__Raw records__.
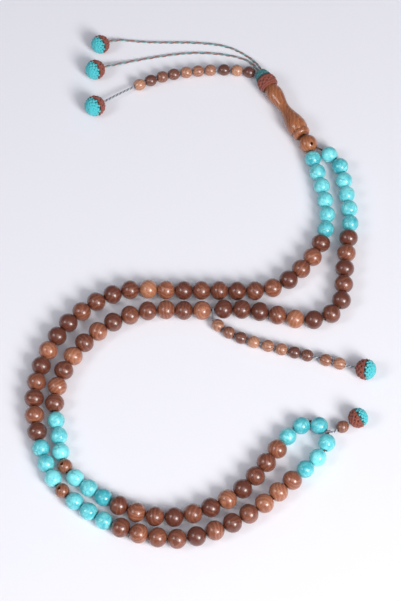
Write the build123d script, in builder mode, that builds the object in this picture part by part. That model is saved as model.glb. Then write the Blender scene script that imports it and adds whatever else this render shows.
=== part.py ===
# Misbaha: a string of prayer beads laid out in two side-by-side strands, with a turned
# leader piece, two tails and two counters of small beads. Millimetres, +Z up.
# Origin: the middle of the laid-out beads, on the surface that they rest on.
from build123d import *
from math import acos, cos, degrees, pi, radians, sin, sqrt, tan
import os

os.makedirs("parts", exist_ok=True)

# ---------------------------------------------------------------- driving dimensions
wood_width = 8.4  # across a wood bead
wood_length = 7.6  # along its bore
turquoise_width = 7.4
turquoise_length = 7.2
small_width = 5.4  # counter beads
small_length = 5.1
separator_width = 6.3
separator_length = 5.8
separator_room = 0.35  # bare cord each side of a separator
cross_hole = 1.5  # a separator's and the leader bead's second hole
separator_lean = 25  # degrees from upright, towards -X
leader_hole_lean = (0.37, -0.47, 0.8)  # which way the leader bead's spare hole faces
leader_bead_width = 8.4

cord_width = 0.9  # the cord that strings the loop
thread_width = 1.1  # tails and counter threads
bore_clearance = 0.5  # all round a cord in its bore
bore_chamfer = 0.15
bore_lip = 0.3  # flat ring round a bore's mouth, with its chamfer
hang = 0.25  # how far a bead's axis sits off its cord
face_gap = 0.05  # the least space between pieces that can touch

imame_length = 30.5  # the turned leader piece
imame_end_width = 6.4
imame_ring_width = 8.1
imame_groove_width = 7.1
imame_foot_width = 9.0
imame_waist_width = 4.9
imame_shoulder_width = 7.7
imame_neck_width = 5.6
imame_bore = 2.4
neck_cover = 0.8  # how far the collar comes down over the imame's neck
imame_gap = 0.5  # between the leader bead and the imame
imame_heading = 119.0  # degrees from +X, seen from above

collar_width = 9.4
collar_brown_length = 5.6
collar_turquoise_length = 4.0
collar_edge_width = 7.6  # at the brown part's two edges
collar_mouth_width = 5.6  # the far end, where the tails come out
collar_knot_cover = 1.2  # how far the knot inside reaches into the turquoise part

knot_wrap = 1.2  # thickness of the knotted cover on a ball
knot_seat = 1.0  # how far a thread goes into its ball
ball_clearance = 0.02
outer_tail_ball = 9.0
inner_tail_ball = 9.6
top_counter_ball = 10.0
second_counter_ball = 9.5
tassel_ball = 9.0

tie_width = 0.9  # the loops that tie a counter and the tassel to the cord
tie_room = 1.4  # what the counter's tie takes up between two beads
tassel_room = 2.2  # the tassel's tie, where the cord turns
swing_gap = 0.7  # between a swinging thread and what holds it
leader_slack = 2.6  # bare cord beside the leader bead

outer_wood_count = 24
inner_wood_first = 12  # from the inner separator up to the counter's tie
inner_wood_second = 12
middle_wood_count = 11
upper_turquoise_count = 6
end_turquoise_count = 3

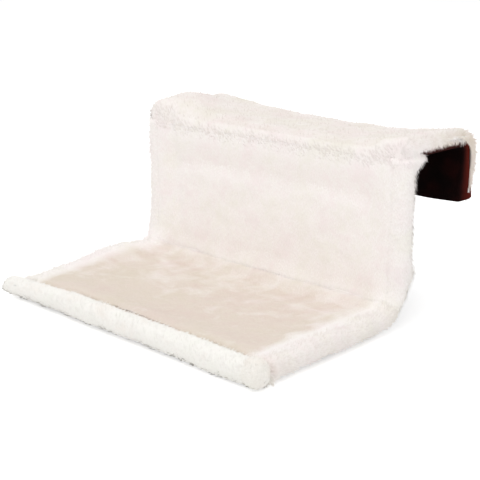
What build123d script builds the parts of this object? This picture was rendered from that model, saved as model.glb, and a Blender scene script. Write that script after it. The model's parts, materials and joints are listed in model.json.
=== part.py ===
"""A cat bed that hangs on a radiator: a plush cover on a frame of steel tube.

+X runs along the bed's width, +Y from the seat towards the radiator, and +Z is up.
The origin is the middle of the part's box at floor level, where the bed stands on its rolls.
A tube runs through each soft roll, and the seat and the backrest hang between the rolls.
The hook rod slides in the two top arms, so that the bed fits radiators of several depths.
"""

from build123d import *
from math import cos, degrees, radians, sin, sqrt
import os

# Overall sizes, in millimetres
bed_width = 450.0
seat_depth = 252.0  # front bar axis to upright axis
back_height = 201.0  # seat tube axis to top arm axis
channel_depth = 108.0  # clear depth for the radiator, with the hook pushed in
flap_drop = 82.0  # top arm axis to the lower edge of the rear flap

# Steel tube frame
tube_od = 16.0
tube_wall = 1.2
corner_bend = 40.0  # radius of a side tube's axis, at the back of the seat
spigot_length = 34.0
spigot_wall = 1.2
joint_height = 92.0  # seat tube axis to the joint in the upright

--

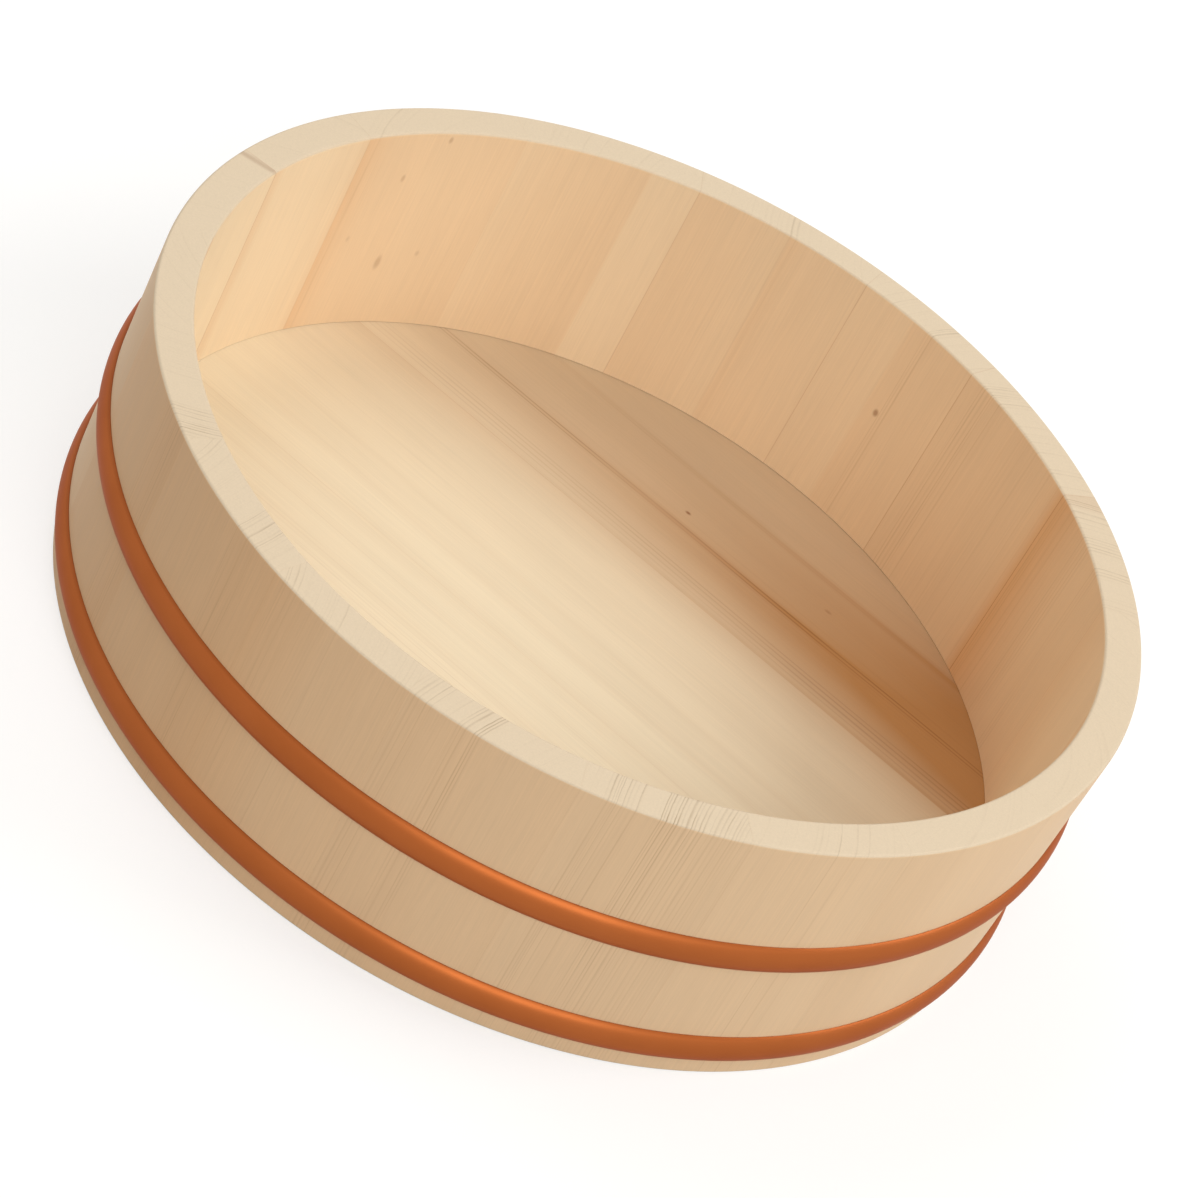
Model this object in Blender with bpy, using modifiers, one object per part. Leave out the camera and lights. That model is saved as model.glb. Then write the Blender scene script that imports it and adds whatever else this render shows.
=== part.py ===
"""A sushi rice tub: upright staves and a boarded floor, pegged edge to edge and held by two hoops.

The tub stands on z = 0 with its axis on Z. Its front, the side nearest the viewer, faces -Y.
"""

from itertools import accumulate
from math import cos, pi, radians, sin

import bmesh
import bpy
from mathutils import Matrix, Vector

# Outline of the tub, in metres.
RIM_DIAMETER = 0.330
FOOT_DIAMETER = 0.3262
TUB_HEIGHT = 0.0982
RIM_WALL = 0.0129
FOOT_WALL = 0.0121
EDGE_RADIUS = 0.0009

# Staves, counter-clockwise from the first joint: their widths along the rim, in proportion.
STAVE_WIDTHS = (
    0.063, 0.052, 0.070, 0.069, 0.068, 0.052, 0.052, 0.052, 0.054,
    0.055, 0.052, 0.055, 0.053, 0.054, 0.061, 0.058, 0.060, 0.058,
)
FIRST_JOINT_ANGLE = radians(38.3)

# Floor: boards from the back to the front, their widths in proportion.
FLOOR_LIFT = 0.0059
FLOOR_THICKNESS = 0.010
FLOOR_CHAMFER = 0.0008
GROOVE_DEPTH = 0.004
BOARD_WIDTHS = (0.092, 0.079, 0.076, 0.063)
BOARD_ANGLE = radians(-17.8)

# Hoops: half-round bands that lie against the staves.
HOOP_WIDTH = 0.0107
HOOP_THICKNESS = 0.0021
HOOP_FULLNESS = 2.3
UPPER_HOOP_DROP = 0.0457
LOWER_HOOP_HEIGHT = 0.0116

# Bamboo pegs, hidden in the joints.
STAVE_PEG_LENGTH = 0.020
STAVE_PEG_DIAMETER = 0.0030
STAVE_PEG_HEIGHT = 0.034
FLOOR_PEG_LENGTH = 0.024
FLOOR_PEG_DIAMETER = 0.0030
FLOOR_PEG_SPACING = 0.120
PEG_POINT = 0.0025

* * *

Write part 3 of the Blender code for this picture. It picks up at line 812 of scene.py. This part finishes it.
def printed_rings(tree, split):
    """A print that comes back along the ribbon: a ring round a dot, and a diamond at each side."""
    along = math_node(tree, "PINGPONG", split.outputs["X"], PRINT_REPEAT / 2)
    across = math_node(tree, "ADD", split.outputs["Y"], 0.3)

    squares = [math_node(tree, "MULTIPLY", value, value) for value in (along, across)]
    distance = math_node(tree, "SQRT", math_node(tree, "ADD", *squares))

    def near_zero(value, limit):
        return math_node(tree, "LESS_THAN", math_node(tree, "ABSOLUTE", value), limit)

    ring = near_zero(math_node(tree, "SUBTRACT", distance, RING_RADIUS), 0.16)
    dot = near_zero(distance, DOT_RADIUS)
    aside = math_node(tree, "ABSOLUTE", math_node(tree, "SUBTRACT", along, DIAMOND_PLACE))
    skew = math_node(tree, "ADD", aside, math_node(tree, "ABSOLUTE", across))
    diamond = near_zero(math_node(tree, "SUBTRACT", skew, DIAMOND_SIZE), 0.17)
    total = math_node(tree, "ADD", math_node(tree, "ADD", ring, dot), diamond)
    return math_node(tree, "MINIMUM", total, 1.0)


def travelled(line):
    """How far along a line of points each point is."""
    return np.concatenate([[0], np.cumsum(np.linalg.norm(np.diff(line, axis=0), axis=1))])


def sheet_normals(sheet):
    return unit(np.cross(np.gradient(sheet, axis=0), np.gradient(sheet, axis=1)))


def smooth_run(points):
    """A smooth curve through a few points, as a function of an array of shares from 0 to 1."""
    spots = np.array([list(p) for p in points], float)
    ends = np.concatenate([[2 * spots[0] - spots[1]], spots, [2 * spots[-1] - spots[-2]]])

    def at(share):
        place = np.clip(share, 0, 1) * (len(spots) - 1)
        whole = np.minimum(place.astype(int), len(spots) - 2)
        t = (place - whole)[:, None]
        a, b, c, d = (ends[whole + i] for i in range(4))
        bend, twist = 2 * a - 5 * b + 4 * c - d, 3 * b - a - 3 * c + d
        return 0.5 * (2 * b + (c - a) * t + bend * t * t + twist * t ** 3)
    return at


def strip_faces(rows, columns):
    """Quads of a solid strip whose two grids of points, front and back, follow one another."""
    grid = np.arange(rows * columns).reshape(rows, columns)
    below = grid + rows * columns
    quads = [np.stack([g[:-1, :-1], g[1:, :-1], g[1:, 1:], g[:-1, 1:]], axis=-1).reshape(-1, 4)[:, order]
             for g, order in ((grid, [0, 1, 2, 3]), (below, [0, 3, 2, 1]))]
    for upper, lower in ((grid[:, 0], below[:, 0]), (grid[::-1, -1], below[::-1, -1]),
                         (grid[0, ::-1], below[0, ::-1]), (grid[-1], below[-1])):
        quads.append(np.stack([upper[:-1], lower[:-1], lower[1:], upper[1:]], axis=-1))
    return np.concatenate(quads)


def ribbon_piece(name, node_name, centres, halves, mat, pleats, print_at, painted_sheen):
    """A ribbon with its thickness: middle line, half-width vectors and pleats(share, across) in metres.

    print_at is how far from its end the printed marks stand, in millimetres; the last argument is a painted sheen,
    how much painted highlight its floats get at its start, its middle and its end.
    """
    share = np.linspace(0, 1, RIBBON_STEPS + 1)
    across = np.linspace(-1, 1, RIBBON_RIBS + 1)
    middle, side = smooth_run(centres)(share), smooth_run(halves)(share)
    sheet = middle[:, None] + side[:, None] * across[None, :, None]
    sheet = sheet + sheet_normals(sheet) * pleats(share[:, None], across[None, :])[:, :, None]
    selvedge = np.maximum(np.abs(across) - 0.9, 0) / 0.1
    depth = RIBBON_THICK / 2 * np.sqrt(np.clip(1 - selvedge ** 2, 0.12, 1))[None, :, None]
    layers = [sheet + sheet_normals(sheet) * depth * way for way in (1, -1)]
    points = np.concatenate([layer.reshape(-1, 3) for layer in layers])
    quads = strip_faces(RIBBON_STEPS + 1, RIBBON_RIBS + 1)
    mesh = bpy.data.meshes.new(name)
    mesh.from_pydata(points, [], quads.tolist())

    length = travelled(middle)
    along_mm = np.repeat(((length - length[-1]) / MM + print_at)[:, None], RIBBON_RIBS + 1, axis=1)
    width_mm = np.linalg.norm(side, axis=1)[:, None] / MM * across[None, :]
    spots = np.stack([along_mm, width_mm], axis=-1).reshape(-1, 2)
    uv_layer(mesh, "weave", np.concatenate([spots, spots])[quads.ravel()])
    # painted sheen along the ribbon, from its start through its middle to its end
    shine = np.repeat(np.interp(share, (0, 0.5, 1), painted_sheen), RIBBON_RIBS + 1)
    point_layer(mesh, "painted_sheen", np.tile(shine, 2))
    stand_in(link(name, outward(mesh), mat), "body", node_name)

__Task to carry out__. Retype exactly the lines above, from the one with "Model this object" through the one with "EDGE_RADIUS = 0.0009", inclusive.

__Reply__.
Model this object in Blender with bpy, using modifiers, one object per part. Leave out the camera and lights. That model is saved as model.glb. Then write the Blender scene script that imports it and adds whatever else this render shows.
=== part.py ===
"""A sushi rice tub: upright staves and a boarded floor, pegged edge to edge and held by two hoops.

The tub stands on z = 0 with its axis on Z. Its front, the side nearest the viewer, faces -Y.
"""

from itertools import accumulate
from math import cos, pi, radians, sin

import bmesh
import bpy
from mathutils import Matrix, Vector

# Outline of the tub, in metres.
RIM_DIAMETER = 0.330
FOOT_DIAMETER = 0.3262
TUB_HEIGHT = 0.0982
RIM_WALL = 0.0129
FOOT_WALL = 0.0121
EDGE_RADIUS = 0.0009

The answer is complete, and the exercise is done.